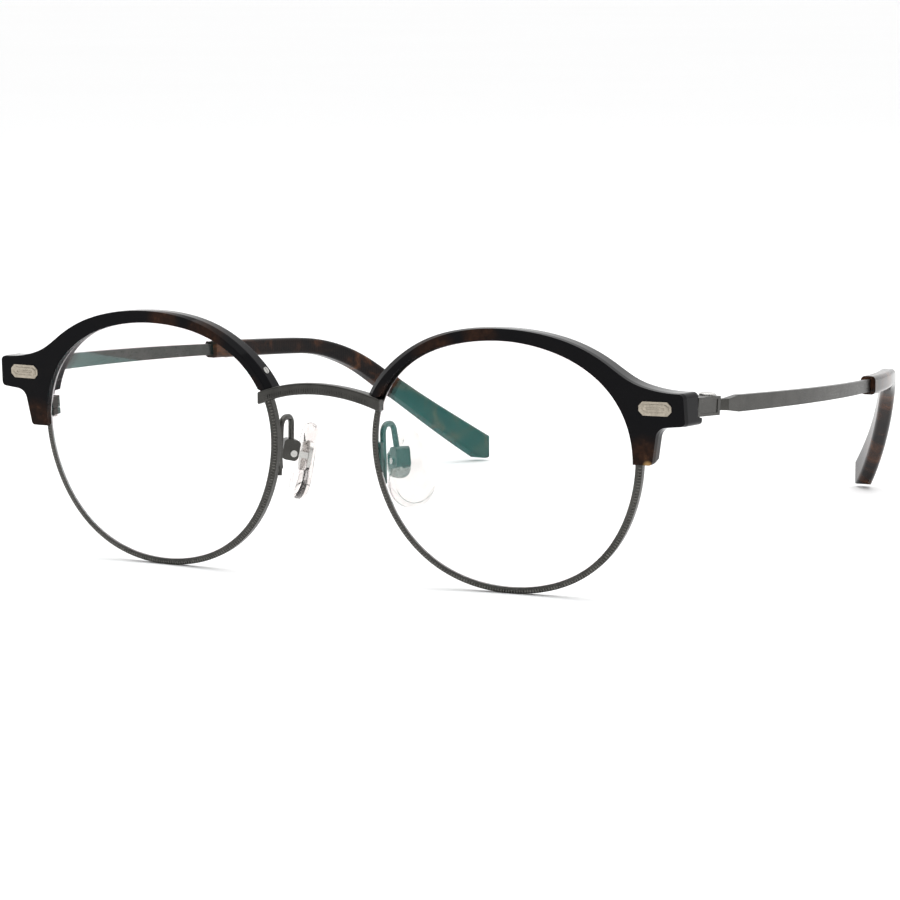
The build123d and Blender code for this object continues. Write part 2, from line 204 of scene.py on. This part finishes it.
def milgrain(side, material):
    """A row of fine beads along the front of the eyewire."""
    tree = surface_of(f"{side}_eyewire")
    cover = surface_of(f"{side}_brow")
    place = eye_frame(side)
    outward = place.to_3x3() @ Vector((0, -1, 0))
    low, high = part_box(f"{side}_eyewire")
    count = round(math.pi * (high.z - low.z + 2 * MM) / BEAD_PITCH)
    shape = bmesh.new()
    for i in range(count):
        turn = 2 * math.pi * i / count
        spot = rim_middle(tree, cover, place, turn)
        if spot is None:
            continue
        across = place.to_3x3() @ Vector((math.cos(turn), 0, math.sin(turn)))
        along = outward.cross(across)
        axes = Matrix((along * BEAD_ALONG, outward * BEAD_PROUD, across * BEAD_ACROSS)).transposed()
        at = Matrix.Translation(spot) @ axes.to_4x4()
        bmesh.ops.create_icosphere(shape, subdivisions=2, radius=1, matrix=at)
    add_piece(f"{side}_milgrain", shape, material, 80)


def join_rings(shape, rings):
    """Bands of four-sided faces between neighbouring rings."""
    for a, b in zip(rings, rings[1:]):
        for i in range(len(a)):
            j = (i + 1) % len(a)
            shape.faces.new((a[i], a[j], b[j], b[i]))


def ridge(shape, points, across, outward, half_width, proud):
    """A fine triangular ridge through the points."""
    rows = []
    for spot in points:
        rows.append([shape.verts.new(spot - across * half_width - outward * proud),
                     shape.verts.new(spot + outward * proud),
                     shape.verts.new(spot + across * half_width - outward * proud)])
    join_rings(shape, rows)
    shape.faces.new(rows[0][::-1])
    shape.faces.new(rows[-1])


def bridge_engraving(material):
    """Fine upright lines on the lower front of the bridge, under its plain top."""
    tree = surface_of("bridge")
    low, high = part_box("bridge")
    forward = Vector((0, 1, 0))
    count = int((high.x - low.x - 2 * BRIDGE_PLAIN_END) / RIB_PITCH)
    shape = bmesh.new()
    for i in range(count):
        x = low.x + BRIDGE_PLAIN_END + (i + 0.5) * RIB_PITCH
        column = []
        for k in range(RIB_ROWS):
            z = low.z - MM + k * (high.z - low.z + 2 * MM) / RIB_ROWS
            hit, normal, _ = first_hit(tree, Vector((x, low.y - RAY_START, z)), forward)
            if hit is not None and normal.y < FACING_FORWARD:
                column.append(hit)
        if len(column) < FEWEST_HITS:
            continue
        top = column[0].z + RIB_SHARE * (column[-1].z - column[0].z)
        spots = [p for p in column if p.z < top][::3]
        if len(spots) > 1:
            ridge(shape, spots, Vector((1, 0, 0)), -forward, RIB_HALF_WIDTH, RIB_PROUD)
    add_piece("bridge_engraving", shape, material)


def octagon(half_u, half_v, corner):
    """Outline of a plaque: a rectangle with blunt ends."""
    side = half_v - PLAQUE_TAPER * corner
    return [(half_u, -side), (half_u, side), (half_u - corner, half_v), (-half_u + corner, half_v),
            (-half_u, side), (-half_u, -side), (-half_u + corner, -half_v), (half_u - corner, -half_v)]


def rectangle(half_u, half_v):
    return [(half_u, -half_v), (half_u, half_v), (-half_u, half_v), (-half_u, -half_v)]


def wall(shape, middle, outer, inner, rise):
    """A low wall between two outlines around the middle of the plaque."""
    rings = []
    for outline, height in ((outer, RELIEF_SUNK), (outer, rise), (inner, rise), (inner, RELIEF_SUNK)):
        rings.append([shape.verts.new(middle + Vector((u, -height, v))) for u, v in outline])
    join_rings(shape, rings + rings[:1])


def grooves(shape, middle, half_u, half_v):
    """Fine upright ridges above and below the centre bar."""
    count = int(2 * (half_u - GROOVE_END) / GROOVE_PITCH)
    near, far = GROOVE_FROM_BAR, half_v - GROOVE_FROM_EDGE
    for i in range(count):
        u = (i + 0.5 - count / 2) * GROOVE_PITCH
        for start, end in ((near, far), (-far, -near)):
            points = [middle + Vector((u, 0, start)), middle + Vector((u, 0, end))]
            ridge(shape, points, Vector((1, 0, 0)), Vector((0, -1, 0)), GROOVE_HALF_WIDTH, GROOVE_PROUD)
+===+
Reproduce the complete data exactly as presented above.

### Output for this exercise
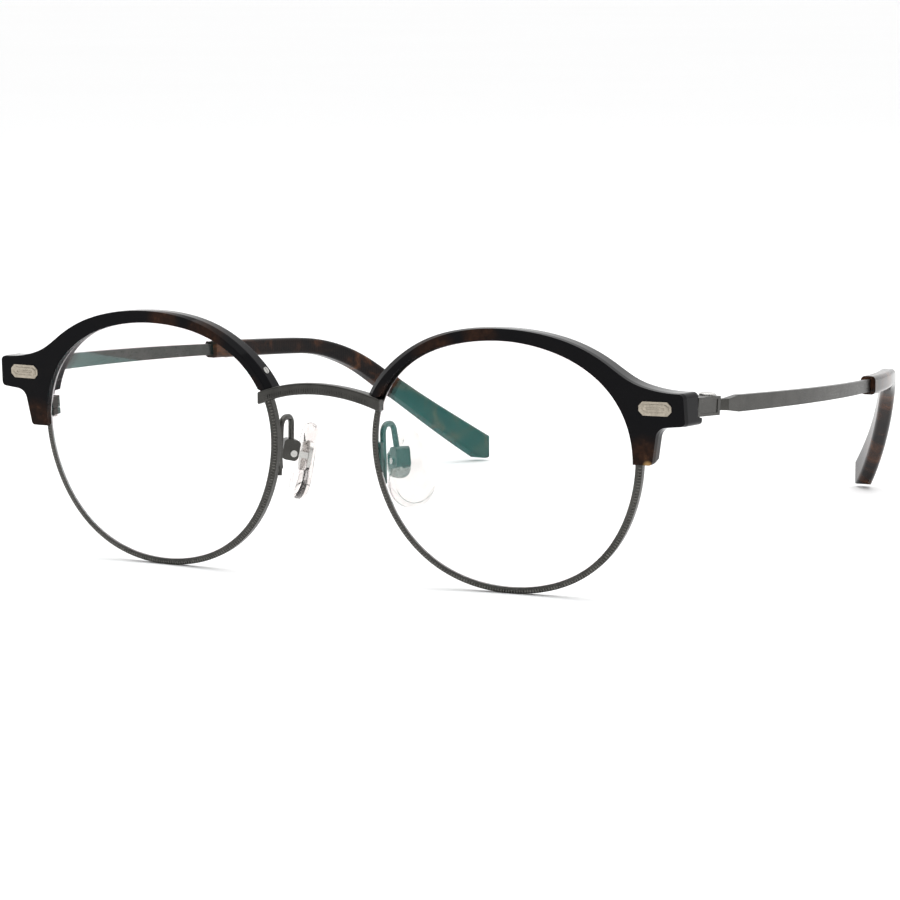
The build123d and Blender code for this object continues. Write part 2, from line 204 of scene.py on. This part finishes it.
def milgrain(side, material):
    """A row of fine beads along the front of the eyewire."""
    tree = surface_of(f"{side}_eyewire")
    cover = surface_of(f"{side}_brow")
    place = eye_frame(side)
    outward = place.to_3x3() @ Vector((0, -1, 0))
    low, high = part_box(f"{side}_eyewire")
    count = round(math.pi * (high.z - low.z + 2 * MM) / BEAD_PITCH)
    shape = bmesh.new()
    for i in range(count):
        turn = 2 * math.pi * i / count
        spot = rim_middle(tree, cover, place, turn)
        if spot is None:
            continue
        across = place.to_3x3() @ Vector((math.cos(turn), 0, math.sin(turn)))
        along = outward.cross(across)
        axes = Matrix((along * BEAD_ALONG, outward * BEAD_PROUD, across * BEAD_ACROSS)).transposed()
        at = Matrix.Translation(spot) @ axes.to_4x4()
        bmesh.ops.create_icosphere(shape, subdivisions=2, radius=1, matrix=at)
    add_piece(f"{side}_milgrain", shape, material, 80)


def join_rings(shape, rings):
    """Bands of four-sided faces between neighbouring rings."""
    for a, b in zip(rings, rings[1:]):
        for i in range(len(a)):
            j = (i + 1) % len(a)
            shape.faces.new((a[i], a[j], b[j], b[i]))


def ridge(shape, points, across, outward, half_width, proud):
    """A fine triangular ridge through the points."""
    rows = []
    for spot in points:
        rows.append([shape.verts.new(spot - across * half_width - outward * proud),
                     shape.verts.new(spot + outward * proud),
                     shape.verts.new(spot + across * half_width - outward * proud)])
    join_rings(shape, rows)
    shape.faces.new(rows[0][::-1])
    shape.faces.new(rows[-1])


def bridge_engraving(material):
    """Fine upright lines on the lower front of the bridge, under its plain top."""
    tree = surface_of("bridge")
    low, high = part_box("bridge")
    forward = Vector((0, 1, 0))
    count = int((high.x - low.x - 2 * BRIDGE_PLAIN_END) / RIB_PITCH)
    shape = bmesh.new()
    for i in range(count):
        x = low.x + BRIDGE_PLAIN_END + (i + 0.5) * RIB_PITCH
        column = []
        for k in range(RIB_ROWS):
            z = low.z - MM + k * (high.z - low.z + 2 * MM) / RIB_ROWS
            hit, normal, _ = first_hit(tree, Vector((x, low.y - RAY_START, z)), forward)
            if hit is not None and normal.y < FACING_FORWARD:
                column.append(hit)
        if len(column) < FEWEST_HITS:
            continue
        top = column[0].z + RIB_SHARE * (column[-1].z - column[0].z)
        spots = [p for p in column if p.z < top][::3]
        if len(spots) > 1:
            ridge(shape, spots, Vector((1, 0, 0)), -forward, RIB_HALF_WIDTH, RIB_PROUD)
    add_piece("bridge_engraving", shape, material)


def octagon(half_u, half_v, corner):
    """Outline of a plaque: a rectangle with blunt ends."""
    side = half_v - PLAQUE_TAPER * corner
    return [(half_u, -side), (half_u, side), (half_u - corner, half_v), (-half_u + corner, half_v),
            (-half_u, side), (-half_u, -side), (-half_u + corner, -half_v), (half_u - corner, -half_v)]


def rectangle(half_u, half_v):
    return [(half_u, -half_v), (half_u, half_v), (-half_u, half_v), (-half_u, -half_v)]


def wall(shape, middle, outer, inner, rise):
    """A low wall between two outlines around the middle of the plaque."""
    rings = []
    for outline, height in ((outer, RELIEF_SUNK), (outer, rise), (inner, rise), (inner, RELIEF_SUNK)):
        rings.append([shape.verts.new(middle + Vector((u, -height, v))) for u, v in outline])
    join_rings(shape, rings + rings[:1])


def grooves(shape, middle, half_u, half_v):
    """Fine upright ridges above and below the centre bar."""
    count = int(2 * (half_u - GROOVE_END) / GROOVE_PITCH)
    near, far = GROOVE_FROM_BAR, half_v - GROOVE_FROM_EDGE
    for i in range(count):
        u = (i + 0.5 - count / 2) * GROOVE_PITCH
        for start, end in ((near, far), (-far, -near)):
            points = [middle + Vector((u, 0, start)), middle + Vector((u, 0, end))]
            ridge(shape, points, Vector((1, 0, 0)), Vector((0, -1, 0)), GROOVE_HALF_WIDTH, GROOVE_PROUD)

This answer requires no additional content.